One of its properties is that the Finite Difference (unitary step) is
$$
\Delta _{\,z} \;z^{\,\overline {\,m\,} }
  = \left( {z + 1} \right)^{\,\overline {\,m\,} }  - z^{\,\overline {\,m\,} }
  = m\left( {z + 1} \right)^{\,\overline {\,\,m - 1\,\,} } 
$$
or
$$
\Delta _{\,z} \;\left( {z - 1} \right)^{\,\overline {\,m + 1\,} }
  = z^{\,\overline {\,m + 1\,} }  - \left( {z - 1} \right)^{\,\overline {\,m + 1\,} }
  = \left( {m + 1} \right)z^{\,\overline {\,\,m\,\,} } 
$$
Then the sum has a clean and straight formulation
$$
\eqalign{
  & \sum\limits_{k = 1}^n {\left( {z + k} \right)^{\,\overline {\,m\,} } }
  = {1 \over {m + 1}}\sum\limits_{k = 1}^n
 {\Delta _{\,z} \;\left( {z + k - 1} \right)^{\,\overline {\,m + 1\,} } }  =   \cr 
  &  = {1 \over {m + 1}}\sum\limits_{k = 0}^{n - 1}
 {\Delta _{\,z} \;\left( {z + k} \right)^{\,\overline {\,m + 1\,} } }
  = {1 \over {m + 1}}\sum\limits_{k = 0}^{n - 1} {\left( {\left( {z + 1 + k} \right)^{\,\overline {\,m + 1\,} }
  - \left( {z + k} \right)^{\,\overline {\,m + 1\,} } } \right)}  =   \cr 
  &  = {1 \over {m + 1}}\left( {\left( {z + n} \right)^{\,\overline {\,m + 1\,} }
  - z^{\,\overline {\,m + 1\,} } } \right) \cr} 
$$
That is, the Falling/Rising factorials have difference / sum results that are the discrete
analog of the derivative /integral results for $z^m$.

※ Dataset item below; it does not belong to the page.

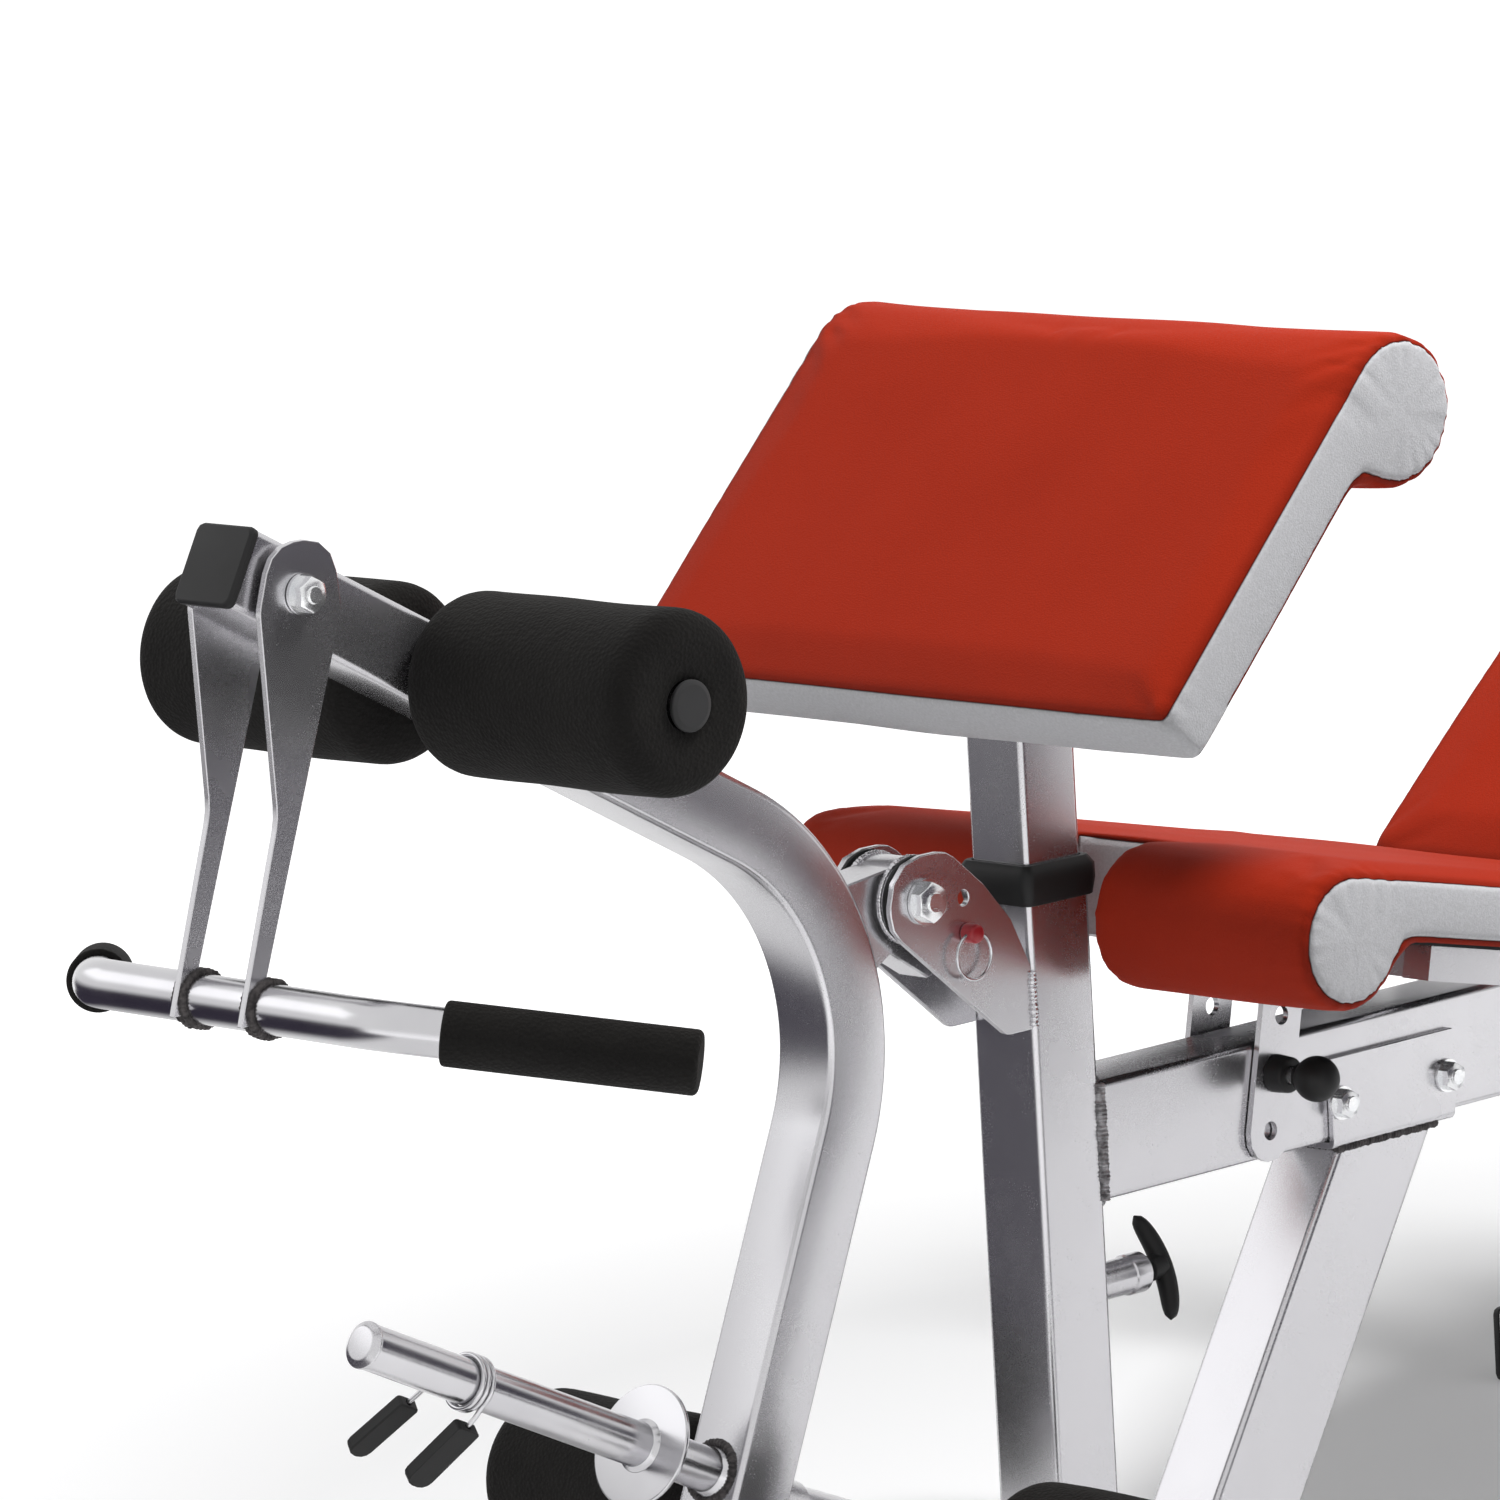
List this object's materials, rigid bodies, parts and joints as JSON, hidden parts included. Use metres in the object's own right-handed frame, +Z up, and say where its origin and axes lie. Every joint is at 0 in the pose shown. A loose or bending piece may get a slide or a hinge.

A: Suppose we want to evaluate the sum which you have already found out.
We evaluate the sum $$\displaystyle \sum_{k=1}^n k(k+1)(k+2)$$
Now if we multiply up and down by $4$, and write $4$ as $(k+3)-(k-1)$ (why? To make it a telescopic sequence!)
We get the sum as $$\dfrac{1}4 \left[\sum_{k=1}^n k(k+1)(k+2)(k+3)-\sum_{k=1}^n (k-1)(k)(k+1)(k+2)\right]$$
Now it is clear that it telescopes...so this method can be extended for higher terms as well.

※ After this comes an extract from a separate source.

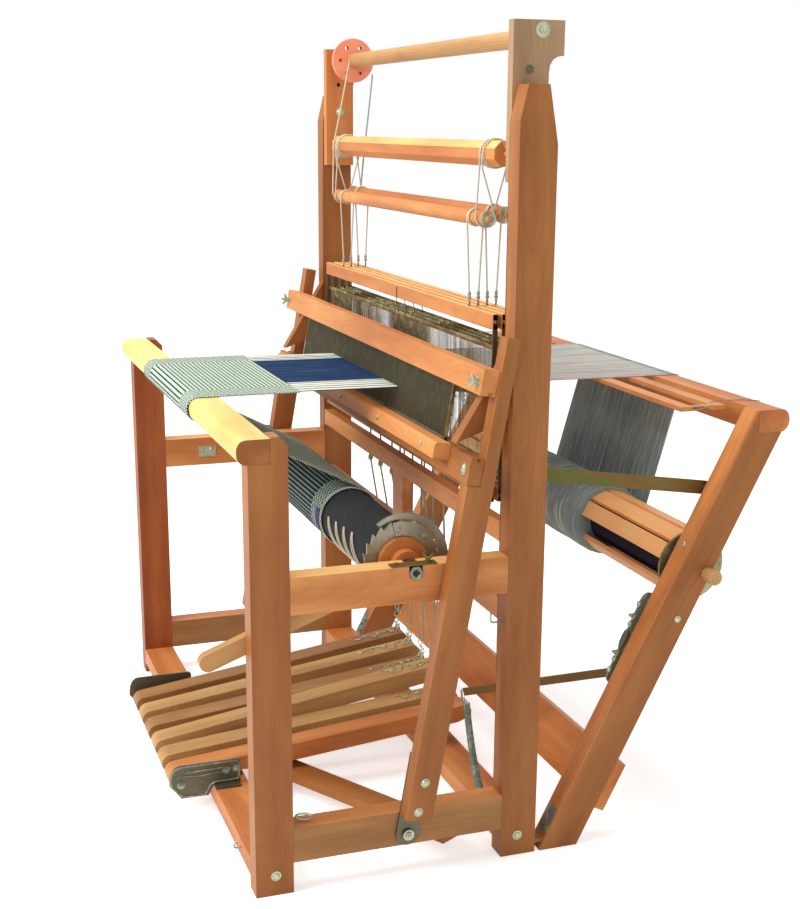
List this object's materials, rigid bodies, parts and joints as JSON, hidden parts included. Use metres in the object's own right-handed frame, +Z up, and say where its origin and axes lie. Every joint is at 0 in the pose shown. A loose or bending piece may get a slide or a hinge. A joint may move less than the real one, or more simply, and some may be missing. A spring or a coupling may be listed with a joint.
{
  "type": "counterbalance floor loom",
  "caption": "Folding wooden counterbalance floor loom with overhead rollers, hung shafts, swinging beater, pivoting treadles, cloth on the front beam and a slanted back frame.",
  "frame": {"origin": "on the floor, below the middle of the loom's overall box", "axes": "+X towards the brake and advance lever side (the weaver's right), +Y towards the back beam, +Z up"},
  "size_m": [1.228, 1.076, 1.458],
  "materials": {
    "maple": "clear varnished maple with fine vertical grain",
    "dark_maple": "clear varnished maple, darker tone",
    "disc_paint": "salmon-orange stained wood",
    "zinc": "zinc plated, slightly green",
    "dark_steel": "dark steel",
    "chromate": "yellow chromate plating",
    "cord": "off-white twisted cord",
    "cloth": "woven cotton, blue with pale stripes",
    "yarn": "blue-grey warp yarn",
    "apron": "black apron cloth over wound cloth",
    "reed_steel": "dark reed steel"
  },
  "bodies": {
    "frame": {"front_post_near": "maple", "front_post_far": "maple", "castle_post_near": "maple", "castle_post_far": "maple", "mid_rail_near": "maple", "mid_rail_far": "maple", "low_rail_near": "maple", "low_rail_far": "maple", "breast_beam": "maple", "front_board": "maple", "castle_bottom_board": "maple", "floor_brace": "dark_maple", "castle_cross_rail": "dark_maple", "castle_extension_near": "maple", "castle_extension_far": "maple", "treadle_brackets": "dark_steel", "woven_cloth": "cloth", "warp_sheet": "yarn", "brake_spring": "dark_steel"},
    "beater": {"beater_sword_near": "maple", "beater_sword_far": "maple", "beater_pivot_plate_near": "dark_steel", "beater_pivot_plate_far": "dark_steel", "beater_support": "maple", "beater_race": "maple", "beater_top_bar": "maple", "reed": "reed_steel"},
    "octagonal_roller": {"octagonal_roller": "maple"},
    "top_roller": {"top_roller": "disc_paint"},
    "front_hanger": {"front_lift_cord_near": "cord", "front_lift_cord_far": "cord"},
    "rear_hanger": {"rear_lift_cord_near": "cord", "rear_lift_cord_far": "cord"},
    "front_roller": {"front_roller": "maple"},
    "rear_roller": {"rear_roller": "maple"},
    "shaft_1": {"shaft_1": "maple"},
    "shaft_2": {"shaft_2": "maple"},
    "shaft_3": {"shaft_3": "maple"},
    "shaft_4": {"shaft_4": "maple"},
    "treadle_1": {"treadle_1": "maple"},
    "treadle_2": {"treadle_2": "maple"},
    "treadle_3": {"treadle_3": "maple"},
    "treadle_4": {"treadle_4": "maple"},
    "treadle_5": {"treadle_5": "maple"},
    "treadle_6": {"treadle_6": "maple"},
    "cloth_beam": {"cloth_beam": "dark_maple", "cloth_roll": "apron"},
    "advance_lever": {"advance_lever": "maple"},
    "back_frame": {"back_leg_near": "maple", "back_leg_far": "maple", "back_beam": "maple", "back_board": "maple", "lease_sticks": "maple", "warp_rear": "yarn"},
    "stays": {"stay_near": "chromate", "stay_far": "chromate"},
    "warp_beam": {"warp_beam": "maple", "warp_roll": "yarn"},
    "brake_lever": {"brake_lever": "zinc"},
    "brake_rod": {"brake_rod": "zinc"}
  },
  "joints": [
    {"name": "beater_swing", "type": "hinge", "parent": "frame", "child": "beater", "pos_m": [0, -0.18398, 0.079], "axis": [1, 0, 0], "range_deg": [0, 14]},
    {"name": "front_hanger_lift", "type": "slide", "parent": "frame", "child": "front_hanger", "axis": [0, 0, 1], "range_m": [-0.012, 0.012]},
    {"name": "rear_hanger_lift", "type": "slide", "parent": "frame", "child": "rear_hanger", "axis": [0, 0, 1], "range_m": [-0.012, 0.012]},
    {"name": "octagonal_roller_turn", "type": "hinge", "parent": "frame", "child": "octagonal_roller", "pos_m": [0, 0.01902, 1.228], "axis": [1, 0, 0], "range_deg": [-31, 31]},
    {"name": "top_roller_turn", "type": "hinge", "parent": "frame", "child": "top_roller", "pos_m": [0, 0.04952, 1.411], "axis": [1, 0, 0], "range_deg": [-43, 43]},
    {"name": "shaft_1_lift", "type": "slide", "parent": "front_hanger", "child": "shaft_1", "axis": [0, 0, 1], "range_m": [-0.012, 0.012]},
    {"name": "shaft_2_lift", "type": "slide", "parent": "front_hanger", "child": "shaft_2", "axis": [0, 0, 1], "range_m": [-0.012, 0.012]},
    {"name": "front_roller_turn", "type": "hinge", "parent": "front_hanger", "child": "front_roller", "pos_m": [0, 0.00452, 1.12], "axis": [1, 0, 0], "range_deg": [-50, 50]},
    {"name": "shaft_3_lift", "type": "slide", "parent": "rear_hanger", "child": "shaft_3", "axis": [0, 0, 1], "range_m": [-0.012, 0.012]},
    {"name": "shaft_4_lift", "type": "slide", "parent": "rear_hanger", "child": "shaft_4", "axis": [0, 0, 1], "range_m": [-0.012, 0.012]},
    {"name": "rear_roller_turn", "type": "hinge", "parent": "rear_hanger", "child": "rear_roller", "pos_m": [0, 0.03852, 1.127], "axis": [1, 0, 0], "range_deg": [-50, 50]},
    {"name": "treadle_1_press", "type": "hinge", "parent": "frame", "child": "treadle_1", "pos_m": [0, -0.51598, 0.066], "axis": [1, 0, 0], "range_deg": [-6.3, 3]},
    {"name": "treadle_2_press", "type": "hinge", "parent": "frame", "child": "treadle_2", "pos_m": [0, -0.51598, 0.066], "axis": [1, 0, 0], "range_deg": [-5.6, 3]},
    {"name": "treadle_3_press", "type": "hinge", "parent": "frame", "child": "treadle_3", "pos_m": [0, -0.51598, 0.066], "axis": [1, 0, 0], "range_deg": [-4.3, 3]},
    {"name": "treadle_4_press", "type": "hinge", "parent": "frame", "child": "treadle_4", "pos_m": [0, -0.51598, 0.066], "axis": [1, 0, 0], "range_deg": [-6.5, 3]},
    {"name": "treadle_5_press", "type": "hinge", "parent": "frame", "child": "treadle_5", "pos_m": [0, -0.51598, 0.066], "axis": [1, 0, 0], "range_deg": [-3.4, 3]},
    {"name": "treadle_6_press", "type": "hinge", "parent": "frame", "child": "treadle_6", "pos_m": [0, -0.51598, 0.066], "axis": [1, 0, 0], "range_deg": [-3.4, 3], "deforming": ["brake_spring"]},
    {"name": "cloth_beam_turn", "type": "hinge", "parent": "frame", "child": "cloth_beam", "pos_m": [0, -0.17128, 0.552], "axis": [1, 0, 0], "continuous": true},
    {"name": "advance_lever_swing", "type": "hinge", "parent": "frame", "child": "advance_lever", "pos_m": [0, -0.17128, 0.552], "axis": [1, 0, 0], "range_deg": [-45, 20]},
    {"name": "back_fold", "type": "hinge", "parent": "frame", "child": "back_frame", "pos_m": [0, 0.06702, 0.017], "axis": [1, 0, 0], "range_deg": [0, 18], "deforming": ["warp_rear"]},
    {"name": "stay_swing", "type": "hinge", "parent": "back_frame", "child": "stays", "pos_m": [0, 0.40102, 0.644], "axis": [1, 0, 0], "range_deg": [-27, 0]},
    {"name": "warp_beam_turn", "type": "hinge", "parent": "back_frame", "child": "warp_beam", "pos_m": [0, 0.38502, 0.497], "axis": [1, 0, 0], "continuous": true},
    {"name": "brake_lever_swing", "type": "hinge", "parent": "back_frame", "child": "brake_lever", "pos_m": [0, 0.30302, 0.436], "axis": [1, 0, 0], "range_deg": [-13, 11.5]},
    {"name": "brake_rod_swing", "type": "hinge", "parent": "brake_lever", "child": "brake_rod", "pos_m": [0, 0.23902, 0.296], "axis": [1, 0, 0], "range_deg": [-26, 29.5]}
  ],
  "couplings": [
    {"joint": "rear_hanger_lift", "follows": "front_hanger_lift", "ratio": -1},
    {"joint": "octagonal_roller_turn", "follows": "front_hanger_lift", "rad_per_m": -44},
    {"joint": "top_roller_turn", "follows": "front_hanger_lift", "rad_per_m": -61.5},
    {"joint": "shaft_2_lift", "follows": "shaft_1_lift", "ratio": -1},
    {"joint": "front_roller_turn", "follows": "shaft_1_lift", "rad_per_m": -70.2},
    {"joint": "shaft_4_lift", "follows": "shaft_3_lift", "ratio": -1},
    {"joint": "rear_roller_turn", "follows": "shaft_3_lift", "rad_per_m": -70.2},
    {"joint": "stay_swing", "follows": "back_fold", "ratio": -1.5},
    {"joint": "brake_lever_swing", "follows": "treadle_6_press", "ratio": 3.77},
    {"joint": "brake_rod_swing", "follows": "treadle_6_press", "ratio": -8.59}
  ]
}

A: Let your sum be denoted $S_{n,m}$. If we increment $m$, the last factor in every term is $k+m=(k-1)+(m+1)$. This gives you two new sums, namely $S_{n-1,m+1}$ (by shifting the index, the first terms being $0$) and $(m+1)S_{n,m}$. Hence the recurrence
$$S_{n,m+1}=S_{n-1,m+1}+(m+1)S_{n,m}$$
from which
$$S_{n,m}=\frac{S_{n,m+1}-S_{n-1,m+1}}{m+1}.$$
The numerator is the last term of $S_{n,m+1}$.